### SHORT EXERCISE
Write the material out again exactly.
------ DATA ------
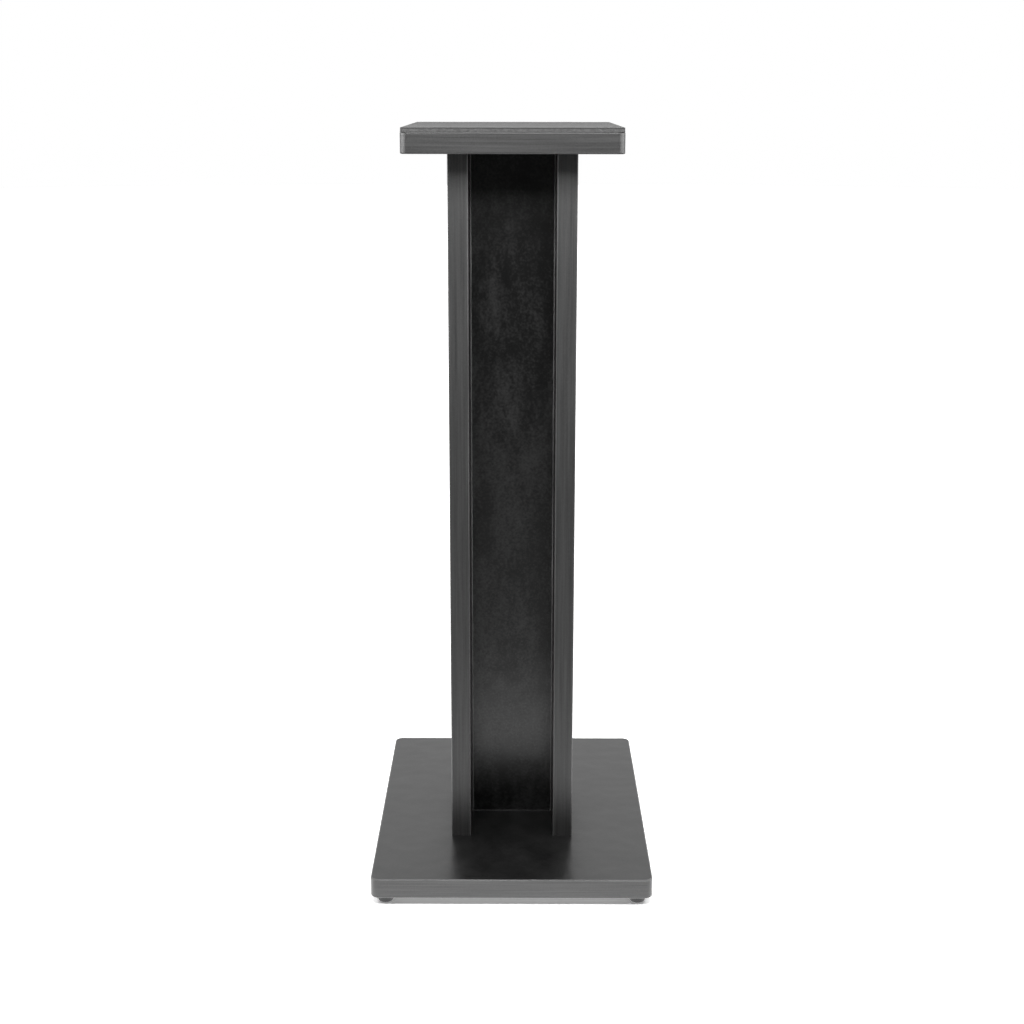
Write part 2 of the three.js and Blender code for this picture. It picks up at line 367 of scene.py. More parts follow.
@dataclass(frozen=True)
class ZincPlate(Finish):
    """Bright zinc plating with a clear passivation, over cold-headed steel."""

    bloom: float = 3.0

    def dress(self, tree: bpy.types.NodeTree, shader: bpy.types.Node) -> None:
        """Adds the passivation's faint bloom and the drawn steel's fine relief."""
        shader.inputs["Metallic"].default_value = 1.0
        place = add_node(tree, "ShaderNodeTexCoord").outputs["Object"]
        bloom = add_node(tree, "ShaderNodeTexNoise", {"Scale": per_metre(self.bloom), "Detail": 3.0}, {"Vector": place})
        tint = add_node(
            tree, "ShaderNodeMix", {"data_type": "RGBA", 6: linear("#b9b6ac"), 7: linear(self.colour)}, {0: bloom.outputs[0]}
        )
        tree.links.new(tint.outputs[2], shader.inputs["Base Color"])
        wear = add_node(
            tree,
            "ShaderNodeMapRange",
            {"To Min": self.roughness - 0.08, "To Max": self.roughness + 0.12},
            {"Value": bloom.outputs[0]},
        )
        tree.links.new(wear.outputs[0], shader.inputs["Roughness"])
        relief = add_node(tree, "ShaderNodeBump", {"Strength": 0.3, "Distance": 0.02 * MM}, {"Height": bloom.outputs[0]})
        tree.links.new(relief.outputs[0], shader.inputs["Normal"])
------
### ANSWER IN FULL
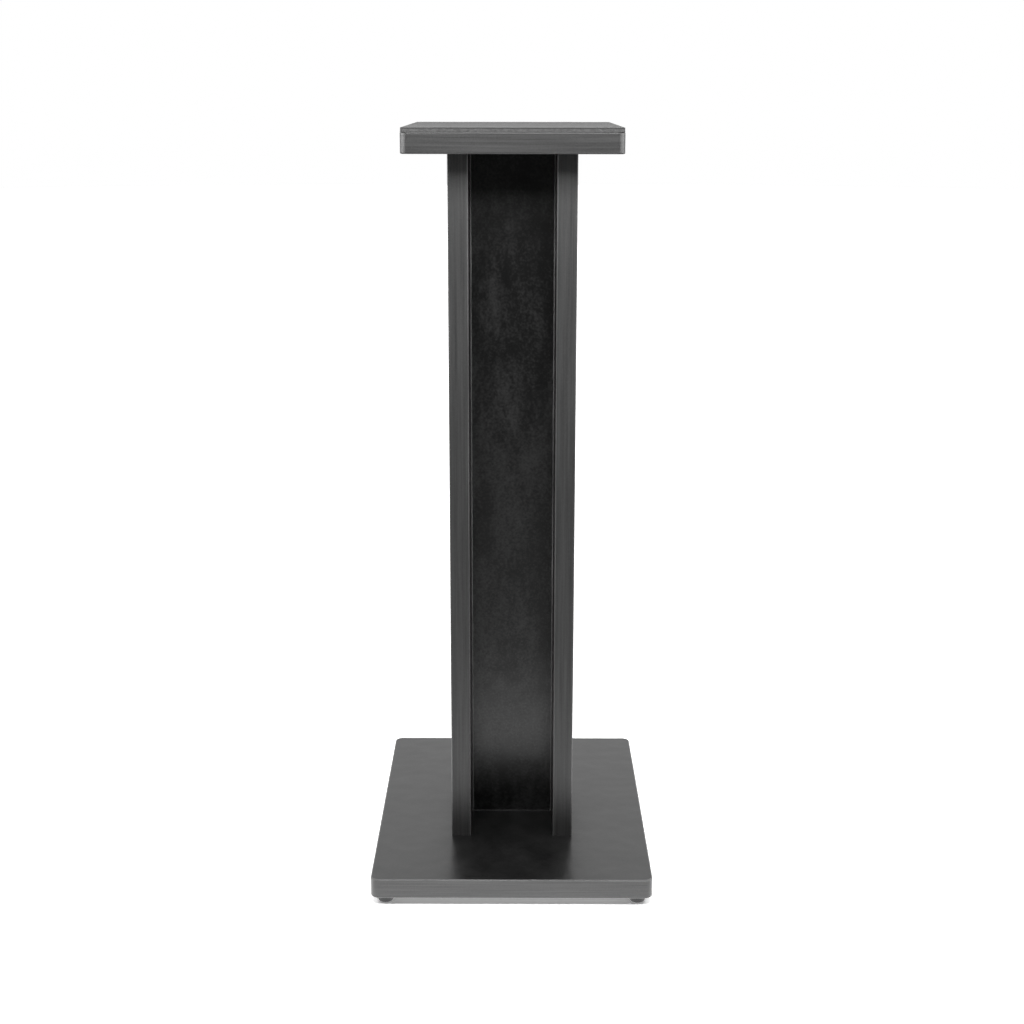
Write part 2 of the three.js and Blender code for this picture. It picks up at line 367 of scene.py. More parts follow.
@dataclass(frozen=True)
class ZincPlate(Finish):
    """Bright zinc plating with a clear passivation, over cold-headed steel."""

    bloom: float = 3.0

    def dress(self, tree: bpy.types.NodeTree, shader: bpy.types.Node) -> None:
        """Adds the passivation's faint bloom and the drawn steel's fine relief."""
        shader.inputs["Metallic"].default_value = 1.0
        place = add_node(tree, "ShaderNodeTexCoord").outputs["Object"]
        bloom = add_node(tree, "ShaderNodeTexNoise", {"Scale": per_metre(self.bloom), "Detail": 3.0}, {"Vector": place})
        tint = add_node(
            tree, "ShaderNodeMix", {"data_type": "RGBA", 6: linear("#b9b6ac"), 7: linear(self.colour)}, {0: bloom.outputs[0]}
        )
        tree.links.new(tint.outputs[2], shader.inputs["Base Color"])
        wear = add_node(
            tree,
            "ShaderNodeMapRange",
            {"To Min": self.roughness - 0.08, "To Max": self.roughness + 0.12},
            {"Value": bloom.outputs[0]},
        )
        tree.links.new(wear.outputs[0], shader.inputs["Roughness"])
        relief = add_node(tree, "ShaderNodeBump", {"Strength": 0.3, "Distance": 0.02 * MM}, {"Height": bloom.outputs[0]})
        tree.links.new(relief.outputs[0], shader.inputs["Normal"])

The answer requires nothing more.